Сообразив, что лишь ухудшает ситуацию, Сейдж отпустила его, собираясь извиниться. Укол в руку был резким и мгновенным. Она повернулась к медсестре, которая все глубже всаживала в нее иглу, но ноги уже сделались ватными, а руки обвисли. Хейзл бросилась к ней и подхватила под мышки, удерживая от падения, а затем потащила обратно к каталке. Сейдж повалилась на матрас, и палата каруселью закружилась перед глазами. Доктор Болдуин выхватил из контейнера бумажное полотенце и принялся яростно вытирать пиджак, пока Хейзл перекладывала на матрас безвольные ноги Сейдж. Задыхаясь и паникуя, Сейдж повернулась к доктору Болдуину и медсестре, умоляя их прислушаться, но из горла не вырвалось ни звука. Все вокруг заволокло пеленой, стены стали наступать на нее и сближаться, словно кто-то задергивал занавески на краю поля зрения.

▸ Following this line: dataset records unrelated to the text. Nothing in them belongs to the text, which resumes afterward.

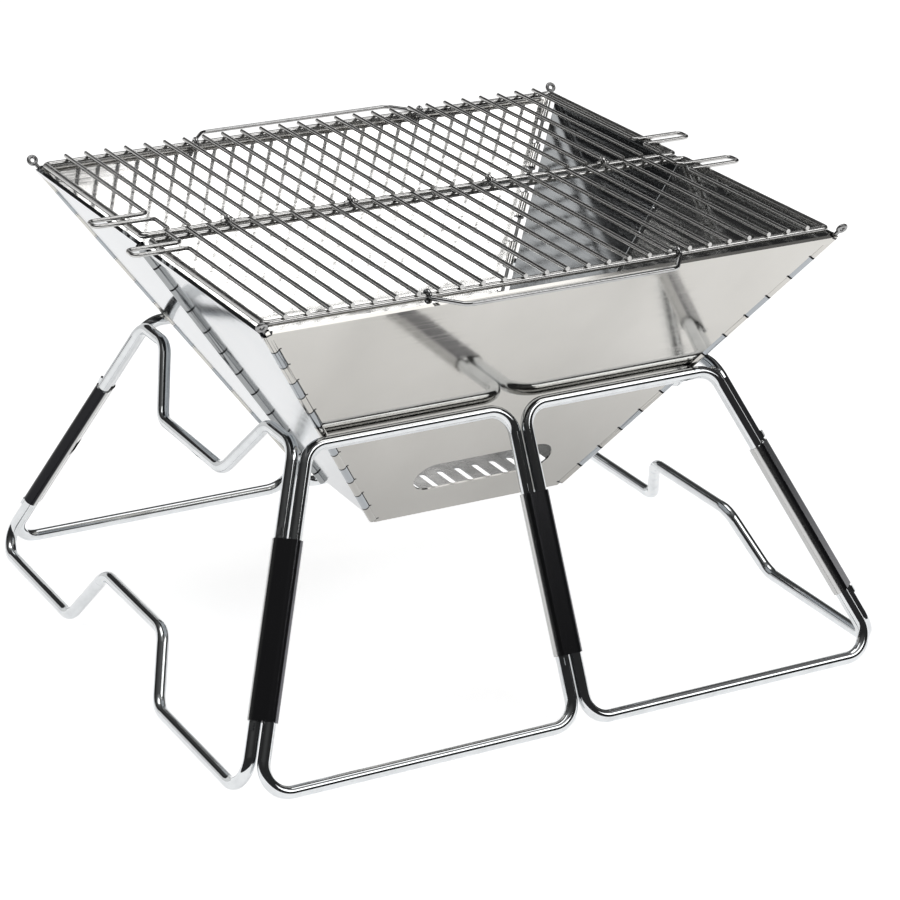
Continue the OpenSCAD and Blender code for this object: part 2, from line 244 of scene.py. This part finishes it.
def strip_steel(name, side, face=DARK_REFLECTION):
    """Satin sleeve steel with a painted dark reflection on the faces toward `side`."""
    g = Graph(name)
    facing = g.measure("DOT_PRODUCT", g.coords("Normal"), side)
    return g.finish(g.mix(g.span(facing, 0, 1, *FACES_SIDE), SATIN, face), STRIP_ROUGHNESS)


# ---- Materials of the CAD nodes ----

def paint(material, *names):
    for name in names:
        slots = NODES[name].data.materials
        slots.clear()
        slots.append(material)


# front wall: painted shade toward its foot
paint(sheet_steel("front_sheet", WARM_SHEET, WARM_CLOUD, ROLLED_GRAIN, rough=0.075,
                  wave=0.6 * MM, hinges=(CORNER_HINGE,), low=0.72),
      "front_wall")
# back wall: a near-white painted highlight on its inner faces
paint(sheet_steel("back_sheet", WARM_SHEET, WARM_CLOUD, ROLLED_GRAIN, rough=0.09,
                  wave=0.2 * MM, hinges=(CORNER_HINGE,), inside_light_and_shade=rgb(0.93, 0.92, 0.90)),
      "back_wall")
paint(end_steel("left_end_sheet"), "left_front_wall", "left_back_wall")
# inner faces: painted light on the right front wall, painted shade on the right back wall
paint(end_steel("right_front_sheet", inside_light_and_shade=rgb(0.58, 0.59, 0.59)), "right_front_wall")
paint(end_steel("right_back_sheet", inside_light_and_shade=rgb(0.20, 0.21, 0.22)), "right_back_wall")
paint(sheet_steel("floor_sheet", grey(0.30), grey(0.20), EVEN_GRAIN, rough=0.22,
                  wave=0.4 * MM),
      "floor_plate")
# pins darker than the other wire: painted shade for the knuckle gaps where they show
paint(wire_steel("pin_wire", grey(0.34), grey(0.22), 0.25, DRAWN),
      "front_left_pin", "front_right_pin", "back_left_pin", "back_right_pin",
      "left_mid_pin", "right_mid_pin", "floor_pin")
paint(wire_steel("leg_wire", rgb(0.66, 0.675, 0.685), rgb(0.60, 0.615, 0.625), 0.05,
                 SMOOTH),
      "left_side_frame", "right_side_frame", "front_left_frame", "front_right_frame",
      "back_left_frame", "back_right_frame")
paint(wire_steel("grate_wire", rgb(0.56, 0.555, 0.545), rgb(0.50, 0.495, 0.485), 0.19,
                 SMOOTH),
      "front_grate_frame", "front_grate_bars", "rear_grate_frame", "rear_grate_bars",
      "front_grate_loops", "rear_grate_loops")
paint(wire_steel("handle_wire", grey(0.46), grey(0.38), 0.09, DRAWN),
      "front_handle", "rear_handle")
# the back sleeves are painted dark all over: a painted dark reflection
paint(wire_steel("sleeve", rgb(0.17, 0.17, 0.18), rgb(0.11, 0.11, 0.12), 0.13, DRAWN),
      "back_mid_sleeve", "back_right_sleeve")
# sleeves: painted dark reflection on the faces toward the given side
paint(strip_steel("front_left_strip", (0.2, -0.98, 0)), "front_left_sleeve")
paint(strip_steel("front_mid_strip", (0.5, -0.86, 0)), "front_mid_sleeve")
paint(strip_steel("front_right_strip", (0.9, -0.35, 0.25)), "front_right_sleeve")
paint(strip_steel("back_left_strip", (-0.94, -0.34, 0), BLACK_REFLECTION), "back_left_sleeve")


# ---- Studio ----

LIGHTS_AIM = Vector((0, 0, 0.1))
PAPER_LIGHT, PAPER_DARK = grey(0.9), grey(0.88)
PAPER_GLOW, PAPER_ROUGHNESS, PAPER_CLOUDS = 0.80, 0.8, (3, 3, 3)
FLOOR_SIZE = (60, 60)


def plane(name, size, location, facing, material):
    mesh = bpy.data.meshes.new(name)
    w, h = size[0] / 2, size[1] / 2
    mesh.from_pydata([(-w, -h, 0), (w, -h, 0), (w, h, 0), (-w, h, 0)], [], [(0, 1, 2, 3)])
    mesh.materials.append(material)
    made = bpy.data.objects.new(name, mesh)
    scene.collection.objects.link(made)
    made.rotation_mode = "QUATERNION"
    made.location = location
    made.rotation_quaternion = Vector(facing).to_track_quat("Z", "Y")
    return made


def card(name, size, location, strength):
    """An upright white card that only shows in reflections."""
    g = Graph(name)
    g.glow(strength)
    made = plane(name, size, location, (-location[0], -location[1], 0),
                 g.finish(grey(0), 1.0, metallic=0.0))
    for ray in ("camera", "diffuse", "transmission", "volume_scatter", "shadow"):
        setattr(made, "visible_" + ray, False)


def area_light(name, location, size, power):
    data = bpy.data.lights.new(name, "AREA")
    data.shape = "RECTANGLE"
    data.size, data.size_y = size
    data.energy = power
    made = bpy.data.objects.new(name, data)
    scene.collection.objects.link(made)
    made.rotation_mode = "QUATERNION"
    made.location = location
    made.rotation_quaternion = (Vector(location) - LIGHTS_AIM).to_track_quat("Z", "Y")


# The floor glows a little, so that it stays white under the grill
paper = Graph("floor_paper")
paper.glow(PAPER_GLOW)
tone = paper.mix(paper.noise(PAPER_CLOUDS), PAPER_DARK, PAPER_LIGHT)
plane("floor", FLOOR_SIZE, (0, 0, 0), (0, 0, 1),
      paper.finish(tone, PAPER_ROUGHNESS, metallic=0.0))

area_light("top", location=(0, 0.2, 2.4), size=(2.4, 1.4), power=17)
area_light("front_right", location=(1.36, -2.12, 2.1), size=(1.8, 1.1), power=16)

# A white board behind the grill gives the wires their pale upper edges
card("back_board", size=(7, 1.3), location=(0, 3.2, 0.65), strength=0.85)

# The room: dark, so that the wires get their black cores, and paler overhead
ROOM_FLOOR, ROOM_ZENITH = rgb(0.03, 0.03, 0.033), grey(0.5)
ROOM_BETWEEN = ((0.45, grey(0.03)), (0.8, grey(0.10)))
world = bpy.data.worlds.new("room")
scene.world = world
world.use_nodes = True
links, nodes = world.node_tree.links, world.node_tree.nodes
direction = nodes.new("ShaderNodeTexCoord").outputs["Generated"]
split = nodes.new("ShaderNodeSeparateXYZ")
links.new(direction, split.inputs["Vector"])
ramp = nodes.new("ShaderNodeValToRGB")
links.new(split.outputs["Z"], ramp.inputs["Fac"])
steps = ramp.color_ramp.elements
steps[0].color, steps[1].color = ROOM_FLOOR, ROOM_ZENITH
for place, colour in ROOM_BETWEEN:
    steps.new(place).color = colour
links.new(ramp.outputs["Color"], nodes["Background"].inputs["Color"])
nodes["Background"].inputs["Strength"].default_value = 1.0
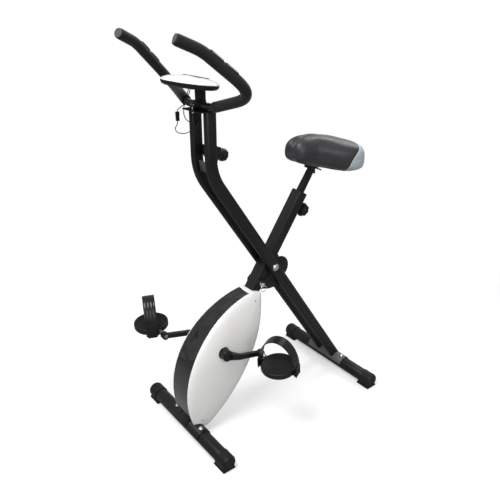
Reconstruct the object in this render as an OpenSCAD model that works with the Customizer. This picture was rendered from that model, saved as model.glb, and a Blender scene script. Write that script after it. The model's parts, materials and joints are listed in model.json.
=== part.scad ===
// Folding exercise bike with an X frame. +X is forward, +Y is the rider's left, +Z is up.
// The origin lies on the floor under the middle of the whole bike.

/* [Feet] */
// Distance between the two floor tubes when the frame is open
foot_span = 593; // [560:1:600]
// Diameter of the floor tubes
foot_d = 42; // [38:0.5:46]
// Length of each floor tube with its end caps
foot_len = 420; // [380:1:460]
// Length of one end cap
cap_len = 42; // [30:1:50]
// Thickness of the rubber end caps around the tube
cap_wall = 2; // [1.5:0.1:3]
// Height of the floor tube's axis above the floor
foot_axis_z = 26; // [25:0.5:30]
// Length of the curved saddle plate on a floor tube
foot_saddle_len = 160; // [140:1:180]
// Distance between the two bolts of a floor tube
foot_bolt_pitch = 130; // [115:1:138]

/* [Seat tube] */
// Width of the seat tube across the bike
seat_tube_w = 38; // [36:0.5:40]
// Depth of the seat tube in the plane of the frame
seat_tube_d = 28; // [26:0.5:30]
// Wall of the frame tubes
frame_wall = 1.8; // [1.5:0.1:2.2]
// Angle of the seat tube from the vertical
seat_tube_lean = 34; // [33:0.25:35]
// Length of the seat tube above the front floor tube
seat_tube_len = 756; // [740:1:775]
// Distance of the pivot up the seat tube
pivot_along = 524; // [515:1:532]
// Distance of the pivot behind the middle of the seat tube
pivot_back = 10.5; // [9:0.5:12]
// Diameter of the pivot bolt
pivot_d = 10; // [8:0.5:12]
// Width of the square seat post
post_w = 21; // [19:0.5:21.5]
// Length of seat post above the seat tube
post_out = 74; // [70:0.5:76]
// Length of seat post inside the seat tube
post_in = 145; // [138:1:148]
// Distance between the holes in the seat post
post_hole_pitch = 20; // [18:1:24]
// Distance of the seat knob below the top of the seat tube
seat_knob_drop = 40; // [34:1:50]
// Diameter of the seat knob
seat_knob_d = 43; // [38:1:48]

/* [Uprights] */
// Width of one upright across the bike
upright_w = 17.5; // [16:0.5:19]
// Depth of one upright in the plane of the frame
upright_d = 34; // [30:1:36]
// Clear gap between the two uprights
upright_gap = 46.5; // [46:0.25:48]
// Distance of the vertical upper stretch in front of the pivot
upright_reach = 213; // [205:1:220]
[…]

Доктор Болдуин, Хейзл и медсестра слились в единое целое, завертевшись в водовороте серого и белого, белого и серого, серого и белого. Затем все снова стало черным.
Глава четвертая
Жгучая боль резала ступни в подъеме, раскаленными ножами сдирая плоть и медленно выводя Сейдж из наркотического ступора. Наконец ей удалось приподнять тяжелые веки и осмотреться в попытке понять, что происходит. Два человека волокли ее по узкому переходу, с обеих сторон подхватив под руки, и ее босые ступни скребли по грубому ледяному полу. Она пыталась идти сама, но дурман от укола еще не выветрился, и ноги не слушались, спотыкались, оступались; ее то и дело дергали вверх, пытаясь поставить вертикально. Она понятия не имела, где находится и как долго была в отключке.
Когда она наконец обрела опору под ногами и зрение прояснилось, стало ясно, что ее держат два санитара и они находятся в каком-то каменном туннеле. Стены были покрыты потеками зеленовато-серой гнили, по потолку тянулись ржавые трубы, с которых на пол капала коричневатая жидкость. Пыльные лампочки, забранные металлическими сетками, излучали слабый, неровный свет, воздух насыщали пещерные запахи плесени и мокрого камня. За исключением освещения и отсутствия граффити, туннель напоминал полуразрушенные проходы под старой туберкулезной больницей.